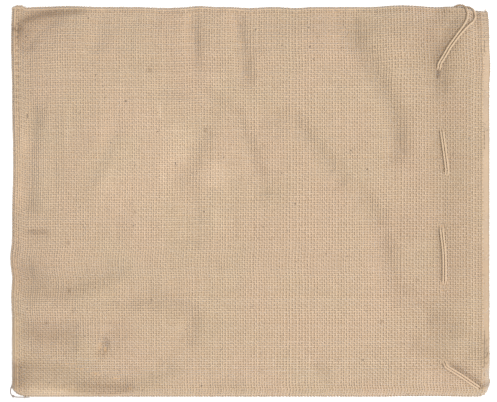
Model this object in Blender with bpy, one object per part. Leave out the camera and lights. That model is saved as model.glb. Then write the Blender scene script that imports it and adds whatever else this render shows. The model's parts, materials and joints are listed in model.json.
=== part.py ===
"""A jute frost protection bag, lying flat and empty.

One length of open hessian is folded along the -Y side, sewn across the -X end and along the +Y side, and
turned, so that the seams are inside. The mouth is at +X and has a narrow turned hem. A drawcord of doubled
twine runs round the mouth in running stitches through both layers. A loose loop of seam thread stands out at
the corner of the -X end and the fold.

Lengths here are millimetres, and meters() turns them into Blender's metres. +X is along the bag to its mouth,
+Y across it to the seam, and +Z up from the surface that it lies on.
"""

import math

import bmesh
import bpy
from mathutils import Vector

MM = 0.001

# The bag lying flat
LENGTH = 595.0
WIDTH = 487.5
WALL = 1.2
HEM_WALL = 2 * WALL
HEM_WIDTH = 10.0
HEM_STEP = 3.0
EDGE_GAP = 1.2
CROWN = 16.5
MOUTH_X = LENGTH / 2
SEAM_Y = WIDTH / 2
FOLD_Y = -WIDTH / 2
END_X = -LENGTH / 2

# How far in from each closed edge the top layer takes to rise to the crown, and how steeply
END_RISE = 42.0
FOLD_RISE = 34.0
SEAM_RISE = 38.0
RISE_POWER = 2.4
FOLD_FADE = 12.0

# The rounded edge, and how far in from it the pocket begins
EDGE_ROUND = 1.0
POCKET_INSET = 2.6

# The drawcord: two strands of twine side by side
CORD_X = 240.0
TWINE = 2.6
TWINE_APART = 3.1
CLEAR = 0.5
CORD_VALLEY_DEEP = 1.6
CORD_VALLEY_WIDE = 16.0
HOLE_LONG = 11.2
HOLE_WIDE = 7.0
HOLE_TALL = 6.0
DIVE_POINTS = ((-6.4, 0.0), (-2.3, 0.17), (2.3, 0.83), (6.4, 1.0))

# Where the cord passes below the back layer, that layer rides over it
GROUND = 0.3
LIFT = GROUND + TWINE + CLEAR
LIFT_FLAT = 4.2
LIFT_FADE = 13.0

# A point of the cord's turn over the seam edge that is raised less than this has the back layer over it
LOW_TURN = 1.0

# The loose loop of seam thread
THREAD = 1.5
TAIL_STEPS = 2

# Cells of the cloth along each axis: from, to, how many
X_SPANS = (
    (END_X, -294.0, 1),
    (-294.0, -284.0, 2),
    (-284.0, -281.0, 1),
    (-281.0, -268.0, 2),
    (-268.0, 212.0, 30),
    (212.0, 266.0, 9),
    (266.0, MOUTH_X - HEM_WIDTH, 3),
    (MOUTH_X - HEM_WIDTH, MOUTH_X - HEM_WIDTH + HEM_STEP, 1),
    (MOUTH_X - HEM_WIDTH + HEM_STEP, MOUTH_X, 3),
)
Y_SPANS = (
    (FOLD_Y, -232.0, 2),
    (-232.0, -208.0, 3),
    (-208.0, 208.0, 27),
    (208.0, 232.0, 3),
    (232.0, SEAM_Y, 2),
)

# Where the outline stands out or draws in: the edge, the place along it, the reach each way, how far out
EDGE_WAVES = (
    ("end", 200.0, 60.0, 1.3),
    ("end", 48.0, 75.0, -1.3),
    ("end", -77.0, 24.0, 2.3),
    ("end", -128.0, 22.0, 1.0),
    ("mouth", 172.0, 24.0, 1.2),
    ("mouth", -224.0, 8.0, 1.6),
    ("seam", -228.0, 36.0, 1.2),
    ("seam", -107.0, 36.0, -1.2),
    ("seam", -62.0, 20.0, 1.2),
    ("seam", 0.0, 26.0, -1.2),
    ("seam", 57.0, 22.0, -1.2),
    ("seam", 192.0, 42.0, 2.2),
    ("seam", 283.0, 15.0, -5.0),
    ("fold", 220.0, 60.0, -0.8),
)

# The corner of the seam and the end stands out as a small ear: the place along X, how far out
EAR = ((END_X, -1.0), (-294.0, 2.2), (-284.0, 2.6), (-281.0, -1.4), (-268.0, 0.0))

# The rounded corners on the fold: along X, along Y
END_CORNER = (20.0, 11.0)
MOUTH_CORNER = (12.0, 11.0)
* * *
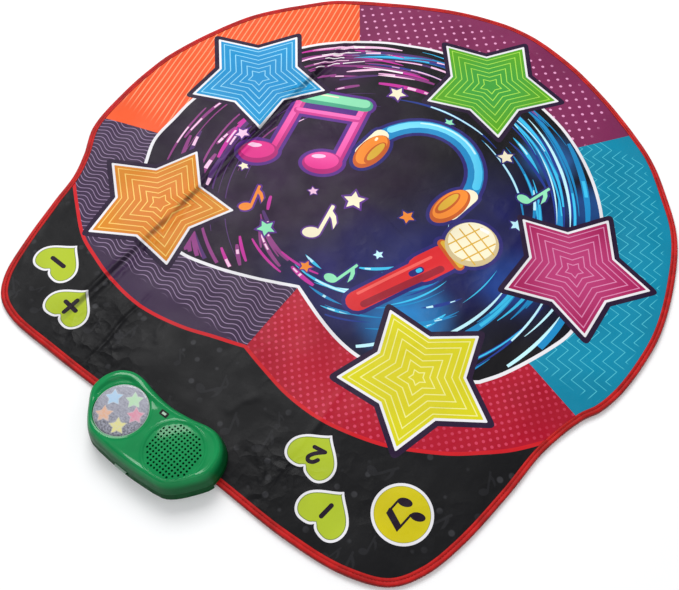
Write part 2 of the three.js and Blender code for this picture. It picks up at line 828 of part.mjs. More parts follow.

▶ GIVEN PROBLEM
Copy out every line of the listing that contains the string "this".

▶ EXERCISE OUTPUT
Model this object in Blender with bpy, one object per part. Leave out the camera and lights. That model is saved as model.glb. Then write the Blender scene script that imports it and adds whatever else this render shows. The model's parts, materials and joints are listed in model.json.
# A point of the cord's turn over the seam edge that is raised less than this has the back layer over it
Write part 2 of the three.js and Blender code for this picture. It picks up at line 828 of part.mjs. More parts follow.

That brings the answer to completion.